BRIEF – Repeat exactly the lines of the entries below from the one with "crown = Crown(limbs, tips)" through the one with "cad_parts[node].hide_render = cad_parts[node].hide_viewport", both ends included, and nothing else.

Records from a data collection:
━━━━━━━━

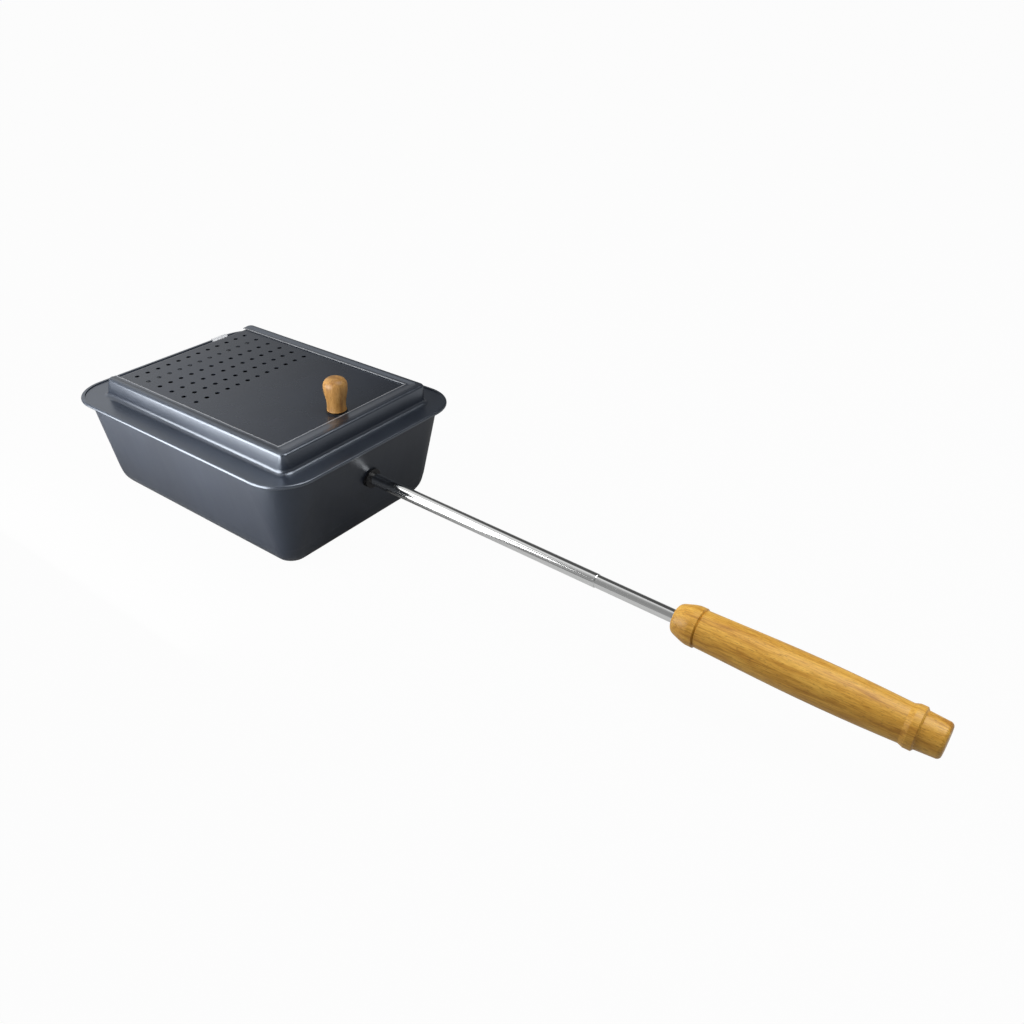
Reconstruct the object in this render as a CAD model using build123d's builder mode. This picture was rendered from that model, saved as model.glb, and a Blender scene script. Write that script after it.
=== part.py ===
# Campfire popcorn popper: a drawn steel pan with a crimped cover frame, a perforated panel that
# slides out of the frame away from the handle, and a telescoping tube handle with a turned grip.
# Millimetres, +Z up. The origin is the centre of the pan's flat base and the handle points to +X.
from build123d import *
import os
from math import cos, radians, sin, sqrt, tan

# Sheet thicknesses
pan_sheet = 0.8
cover_sheet = 0.6
panel_sheet = 0.6
guide_sheet = 0.8

# Pan and its rolled rim
rim_length = 266.5
rim_width = 202.0
rim_corner_radius = 32.4
rim_height = 89.6
roll_width = 3.2
roll_height = 3.2
roll_rise = 0.8
roll_edge_radius = 1.5
wall_clearance = 0.2

# Pan walls: draft, base round and plan corners differ between ends and sides or with height
end_draft = 14.3
side_draft = 12.8
end_base_radius = 19.7
side_base_radius = 22.8
shoulder_height = 22.0
top_corner_radius = 39.8
shoulder_corner_radius = 15.1
base_corner_radius = 11.3

# Raised border of the cover frame, open at the end away from the handle
border_height = 16.0
side_flange = 21.5
front_flange = 19.35
rear_flange = 23.75
side_slope = 1.1
front_slope = 1.1
rear_slope = 7.1
border_foot_corner = 8.5
border_top_corner = 4.5
border_foot_fillet = 3.6
border_top_fillet = 2.4
sill_reach = 10.0

# Stepped recess in the border's top: flat band, sloping riser and lip
side_band = 3.8
side_riser = 3.5
side_lip = 2.5
front_band = 4.8
front_riser = 7.3
front_lip = 2.7
step_drop = 1.0
recess_corner = 2.0
riser_ease = 0.8
opening_corner = 1.2
lip_edge_fillet = 0.25

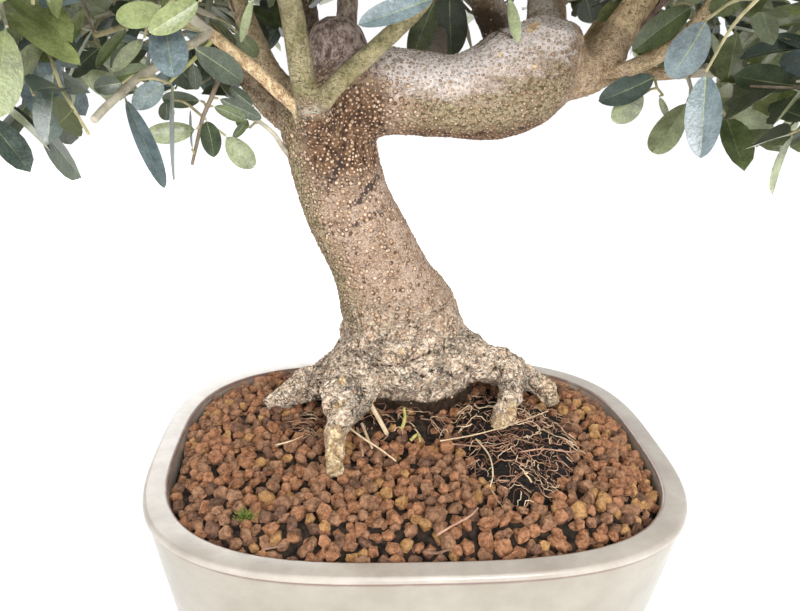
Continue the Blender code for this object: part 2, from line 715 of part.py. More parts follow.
def grow_mass(crown, mass, root, heading, stem_radius, targets):
    """Twigs of one mass as (points, radii), grown from its stem to every tip it can reach."""
    start = root + heading * TOUCH_GAP
    nodes = [(start, heading, 0.0), (start + heading * STEM_LEAD, heading, STEM_LEAD)]
    parents = [None, 0]
    chains = []
    for target in sorted(targets, key=lambda point: (point - root).length):
        found = free_path(crown, mass, nodes, target)
        if found is None:
            continue
        foot, path = found
        way = nodes[foot][2]
        chain = [foot]
        for before, after in zip(path[:-1], path[1:]):
            way += (after - before).length
            parents.append(chain[-1])
            nodes.append((after, (after - before).normalized(), way))
            chain.append(len(nodes) - 1)
        chains.append(chain)

    carried = [0] * len(nodes)
    for chain in chains:
        node = chain[-1]
        while node is not None:
            carried[node] += 1
            node = parents[node]
    twigs = []
    for order, chain in enumerate(chains):
        if order == 0:
            chain = [0] + chain
        points = [nodes[node][0] for node in chain]
        radii = [TWIG_TIP_RADIUS * carried[node] ** TWIG_GROWTH for node in chain]
        if order == 0:
            radii[0] = stem_radius
            radii[1] = max(radii[1], STEM_TAPER * stem_radius)
        else:
            radii[0] = min(FORK_SHARE * radii[0], radii[1])
        twigs.append((points, radii))
    return twigs


def leaf_corners(root, direction, face, scale):
    """Six corners of a leaf: root, tip, two sides and the thick middle above and below."""
    across = direction.cross(face).normalized()
    up = across.cross(direction).normalized()
    length = LEAF_LENGTH * scale
    middle = root + direction * LEAF_WIDEST * length
    sides = across * 0.5 * LEAF_WIDTH * scale
    thick = root + direction * LEAF_THICKEST * length
    rise = up * 0.5 * LEAF_THICKNESS
    return [root, root + direction * length, middle + sides, middle - sides, thick + rise, thick - rise]


def leaf_solid(corners):
    mesh_data = bmesh.new()
    root, tip, left, right, top, bottom = [mesh_data.verts.new(corner) for corner in corners]
    for first, second in ((root, left), (left, tip), (tip, right), (right, root)):
        mesh_data.faces.new((first, second, top))
        mesh_data.faces.new((second, first, bottom))
    return mesh_data


def leaf_stations(points):
    """Where leaves leave a twig: its end, and a pair behind the end."""
    end = points[-1]
    heading = (end - points[-2]).normalized()
    yield end, heading, (0.0,)
    for pair in range(1, LEAF_PAIRS + 1):
        yield end - heading * LEAF_SPACING * pair, heading, (-1.0, 1.0)


def leaf_direction(heading, side, roll, attempt, dice):
    """Direction of one leaf: straight on at a twig's end, and spread to either side before it."""
    around = Quaternion(heading, roll) @ heading.orthogonal().normalized()
    if side:
        spread = LEAF_SPREAD * (1.0 + SPREAD_JITTER * dice.uniform(-1.0, 1.0))
        return heading * math.cos(spread) + around * side * math.sin(spread)
    spread = END_SPREAD * dice.random() + END_STEP * attempt
    return heading * math.cos(spread) + around * math.sin(spread)


def leaf_fits(crown, mass, corners, spines):
    """True where a leaf stays in its mass's space, off the limbs and apart from other leaves."""
    tested = [*corners[1:], corners[0].lerp(corners[1], 0.5)]
    if not all(crown.holds(corner, mass) for corner in tested):
        return False
    if not all(crown.clear_of_limbs(corner, LIMB_CLEARANCE) for corner in tested):
        return False
    spine = [corners[0].lerp(corners[1], share) for share in SPINE_SHARES]
    if any((own - other).length < LEAF_GAP for own in spine for other in spines):
        return False
    spines.extend(spine)
    return True


def grow_leaves(crown, mass, twigs, dice):
    """Leaves of one mass: each is tried in a few directions and left out where none is free."""
    leaves = []
    spines = []
    for points, _ in twigs:
        turn = dice.uniform(0.0, math.pi)
        for station, heading, sides in leaf_stations(points):
            for side in sides:
                for attempt in range(LEAF_TRIES):
                    roll = turn + dice.gauss(0.0, ROLL_JITTER) + ROLL_STEP * attempt
                    direction = leaf_direction(heading, side, roll, attempt, dice)
                    face = Vector((0.0, 0.0, 1.0)) + Vector([dice.gauss(0.0, FACE_TILT) for _ in range(3)])
                    scale = dice.uniform(*LEAF_SCALES)
                    corners = leaf_corners(station - heading * LEAF_SINK, direction, face, scale)
                    if leaf_fits(crown, mass, corners, spines):
                        leaves.append(corners)
                        break
    return leaves


def make_mass(crown, mass, tip, targets, bark, leaf_green, dice):
    """One foliage mass: twigs and leaves fused into a single solid."""
    name = crown.names[mass]
    root, heading, radius = tip
    twigs = grow_mass(crown, mass, root, heading, radius, targets)
    leaves = grow_leaves(crown, mass, twigs, dice)
    solids = [make_object("twig", tube(points, radii, TWIG_SIDES), bark) for points, radii in twigs]
    solids += [make_object("leaf", leaf_solid(corners), leaf_green) for corners in leaves]
    base = make_object("leaves_" + name, tube(*twigs[0], TWIG_SIDES), leaf_green)
    bpy.data.objects.remove(solids.pop(0), do_unlink=True)
    fuse(base, solids)
    print(base.name, "twigs", len(twigs), "leaves", len(leaves))
    return base


def main():
    clear_scene()
    glaze = make_material("cream_glaze", (0.68, 0.62, 0.50), 0.35)
    gravel = make_material("reddish_gravel", (0.23, 0.11, 0.06), 0.95)
    peat_black = make_material("dark_peat", (0.03, 0.025, 0.02), 0.95)
    bark = make_material("olive_bark", (0.40, 0.32, 0.25), 0.85)
    young_bark = make_material("young_bark", (0.36, 0.33, 0.24), 0.80)
    leaf_green = make_material("olive_leaf", (0.13, 0.19, 0.13), 0.50)

    make_pot(glaze)
    make_soil(gravel)
    tips, limbs, under_peat = make_limbs(bark, young_bark)
    make_peat(peat_black, under_peat)

    crown = Crown(limbs, tips)
    dice = random.Random(SEED)
    targets = scatter_tips(crown, dice)
    for mass, name in enumerate(crown.names):
        make_mass(crown, mass, tips[name], targets[mass], young_bark, leaf_green, dice)
    total = 0
    for item in bpy.data.objects:
        item.data.calc_loop_triangles()
        total += len(item.data.loop_triangles)
    print("objects", len(bpy.data.objects), "triangles", total)


main()
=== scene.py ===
# %% [markdown]
# # Dressing an olive bonsai
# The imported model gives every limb, foliage mass, the pot and the soil at its real place and size.
# This lesson dresses them: glaze on the pot, loose gravel, bark with its corky warts, and a crown of
# separate leaves. Each step says what the real thing is, how it could be made, and why one way was taken.

import itertools
import math
import random

import bmesh
import bpy
import numpy as np
from mathutils import Matrix, Quaternion, Vector, kdtree, noise
from mathutils.bvhtree import BVHTree


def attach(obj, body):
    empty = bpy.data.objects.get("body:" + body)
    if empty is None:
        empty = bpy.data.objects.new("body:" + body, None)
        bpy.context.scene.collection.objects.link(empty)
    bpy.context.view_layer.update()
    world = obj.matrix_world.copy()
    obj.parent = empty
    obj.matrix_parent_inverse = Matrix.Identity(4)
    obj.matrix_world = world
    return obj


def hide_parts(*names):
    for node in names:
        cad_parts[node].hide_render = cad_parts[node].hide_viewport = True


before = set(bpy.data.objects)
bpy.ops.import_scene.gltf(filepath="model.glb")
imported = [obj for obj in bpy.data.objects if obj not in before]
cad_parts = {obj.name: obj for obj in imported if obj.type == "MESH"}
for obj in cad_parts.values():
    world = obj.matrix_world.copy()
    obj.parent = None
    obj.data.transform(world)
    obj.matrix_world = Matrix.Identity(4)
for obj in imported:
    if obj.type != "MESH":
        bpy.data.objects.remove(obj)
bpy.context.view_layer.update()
print("nodes in the frame:", len(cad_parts))

# %% [markdown]
# ## Camera
# The plant is seen from a little above the fork, close in front of the crown, so the pot's rim shows as
# a deep curve. A camera can be aimed with a Track To constraint, but its slight roll is easier to give
# as three axes in a matrix. The same axes then tell where a spot in the picture lies in the room.

# %% Camera
PICTURE_WIDTH = 800
PICTURE_HEIGHT = 611
FOCAL_LENGTH_IN_PIXELS = 758
SENSOR_WIDTH = 36.0
CAMERA_PLACE = Vector((-0.0338, -0.3304, 0.2807))
CAMERA_AIM = Vector((0.0721, 0.9345, -0.3486)).normalized()
CAMERA_ROLL = math.radians(1.66)

level_right = CAMERA_AIM.cross(Vector((0.0, 0.0, 1.0))).normalized()
level_up = level_right.cross(CAMERA_AIM)
camera_right = level_right * math.cos(CAMERA_ROLL) + level_up * math.sin(CAMERA_ROLL)
camera_up = level_up * math.cos(CAMERA_ROLL) - level_right * math.sin(CAMERA_ROLL)


def ray_through(column, row):
    """Direction from the camera through a spot in the picture."""
    across = camera_right * (column - PICTURE_WIDTH / 2)
    down = camera_up * (PICTURE_HEIGHT / 2 - row)
    return (CAMERA_AIM * FOCAL_LENGTH_IN_PIXELS + across + down).normalized()


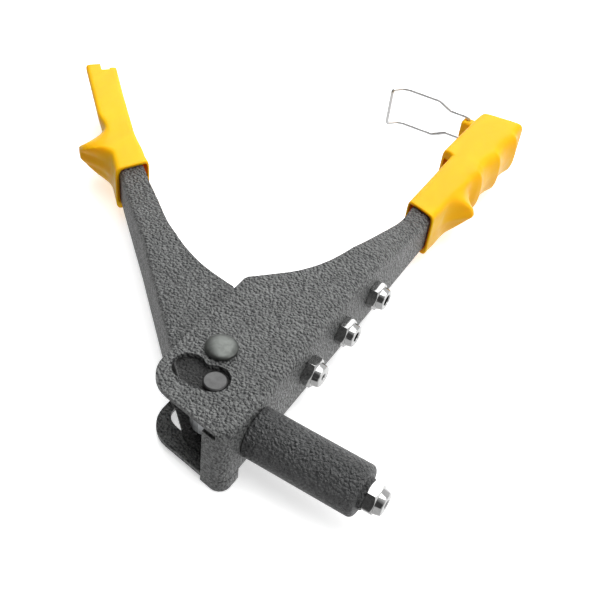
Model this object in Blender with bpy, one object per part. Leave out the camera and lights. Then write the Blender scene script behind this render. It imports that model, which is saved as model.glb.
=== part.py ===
"""Hand riveter: a single-hand pop-rivet plier, lying on its side with its handles open.

Lengths below are millimetres in the tool's own frame. +X runs along the barrel towards the nose,
+Y along the fixed handle towards its grip and +Z through the thickness. Zero is where the barrel
axis meets the front web, on the underside of the body's lower plate.
"""
import math
from typing import NamedTuple

import bmesh
import bpy
from mathutils import Matrix, Vector

MM = 0.001
MERGE = 0.0001
GAP = 0.3  # running clearance
FRAME_SHIFT = Vector((71.267, -109.936, 3.2))  # puts zero under the middle of the whole tool
CUT_Z = (-10.0, 45.0)  # reach of the cutters that go right through
CLEAR = 10.0  # how far a cutter runs past an open end

# body: pressed channel that is also the fixed handle
MID_Z = 15.5
BODY_HALF = 15.5
PLATE = 2.0
BODY_FOLD = 4.0
BODY_LEFT = -40.2
BODY_CORNER = [(-39.5, 52.7), (-37.8, 54.4)]
BODY_CORNER_Y = 50.8
LOBE = (-26.7, -2.04)
LOBE_R = 13.5
HEAD_Y = -20.2
HEAD_SLOPE = -0.1673
HEAD_CORNER_R = 4.8
TAB_LEFT = -11.0
TAB_TOP_SLIT = 2.4
TAB_FOOT_Z = (-2.6, 3.0)
TAB_FOOT_END_Y = -9.5
BODY_INNER = [(-33.3, 59.2), (-24.9, 68.8), (-18.1, 81.7), (-13.6, 98.7), (-10.6, 118.0),
              (-9.5, 128.0), (-10.3, 141.0)]
BODY_END_Y = 222.0
BODY_NECK = (95.0, 135.0)
NECK_HALF = 9.6
BODY_NECK_OUT = 1.5

# pivot and pull pin
PIVOT = (-25.4, 13.8)
PIVOT_R = 4.0
PIVOT_HEAD_R = 6.4
PIVOT_HEAD_RIM = 1.1
PIVOT_HEAD_TALL = 2.9
PIVOT_SPACER_R = 5.6
PIN = (-18.5, 0.0)
PIN_R = 3.5
PIN_HEAD_R = 4.6
PIN_ENDS = (0.0, 31.0)
PIN_HEAD_TALL = 1.4
PIN_CHAMFER = 0.5
PIN_SPACER_R = 5.5
KIDNEY_R = 14.6
KIDNEY_HALF = 6.4
KIDNEY_SPAN = (-109.0, -66.0)
KIDNEY_WAIST_R = 1.8

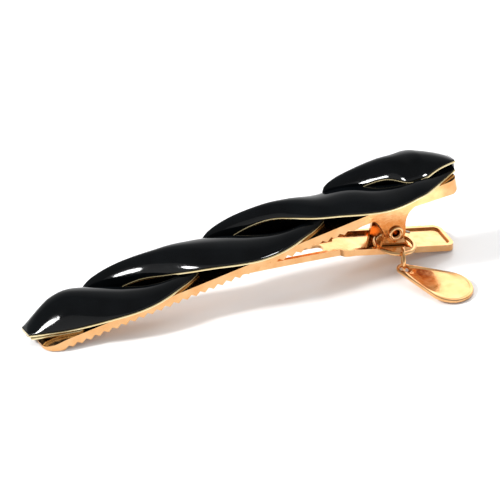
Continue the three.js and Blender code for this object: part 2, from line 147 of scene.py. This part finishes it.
def add_bump(material, shader, height, distance, strength=1.0, below=None):
    """Bump from a height socket, distance metres high, on top of the one below."""
    nodes, links = material.node_tree.nodes, material.node_tree.links
    bump = nodes.new("ShaderNodeBump")
    bump.inputs["Strength"].default_value = strength
    bump.inputs["Distance"].default_value = distance
    links.new(height, bump.inputs["Height"])
    if below is not None:
        links.new(below, bump.inputs["Normal"])
    links.new(bump.outputs["Normal"], shader.inputs["Normal"])
    return bump.outputs["Normal"]


def plated_metal(name, light, deep, smooth, rough, grain=1.0):
    """Polished plating: cloudy colour, drawn scratches along the length and a fine pebble."""
    material, shader = new_material(name, light, 1.0, smooth)
    links = material.node_tree.links
    cloud = noise_node(material, scale=420, detail=4)
    colour = ramp_between(material, cloud.outputs["Fac"], deep, light)
    links.new(colour, shader.inputs["Base Color"])
    patch = noise_node(material, scale=900, detail=5)
    links.new(range_of(material, patch.outputs["Fac"], smooth, rough), shader.inputs["Roughness"])
    scratch = noise_node(material, scale=2600, detail=6, stretch=(0.12, 1, 1))
    scratched = add_bump(material, shader, scratch.outputs["Fac"], distance=0.000006 * grain)
    pebble = noise_node(material, scale=1500, detail=2)
    add_bump(material, shader, pebble.outputs["Fac"], distance=0.000012 * grain, below=scratched)
    return material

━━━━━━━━

FINISHED ANSWER –
    crown = Crown(limbs, tips)
    dice = random.Random(SEED)
    targets = scatter_tips(crown, dice)
    for mass, name in enumerate(crown.names):
        make_mass(crown, mass, tips[name], targets[mass], young_bark, leaf_green, dice)
    total = 0
    for item in bpy.data.objects:
        item.data.calc_loop_triangles()
        total += len(item.data.loop_triangles)
    print("objects", len(bpy.data.objects), "triangles", total)


main()
=== scene.py ===
# %% [markdown]
# # Dressing an olive bonsai
# The imported model gives every limb, foliage mass, the pot and the soil at its real place and size.
# This lesson dresses them: glaze on the pot, loose gravel, bark with its corky warts, and a crown of
# separate leaves. Each step says what the real thing is, how it could be made, and why one way was taken.

import itertools
import math
import random

import bmesh
import bpy
import numpy as np
from mathutils import Matrix, Quaternion, Vector, kdtree, noise
from mathutils.bvhtree import BVHTree


def attach(obj, body):
    empty = bpy.data.objects.get("body:" + body)
    if empty is None:
        empty = bpy.data.objects.new("body:" + body, None)
        bpy.context.scene.collection.objects.link(empty)
    bpy.context.view_layer.update()
    world = obj.matrix_world.copy()
    obj.parent = empty
    obj.matrix_parent_inverse = Matrix.Identity(4)
    obj.matrix_world = world
    return obj


def hide_parts(*names):
    for node in names:
        cad_parts[node].hide_render = cad_parts[node].hide_viewport = True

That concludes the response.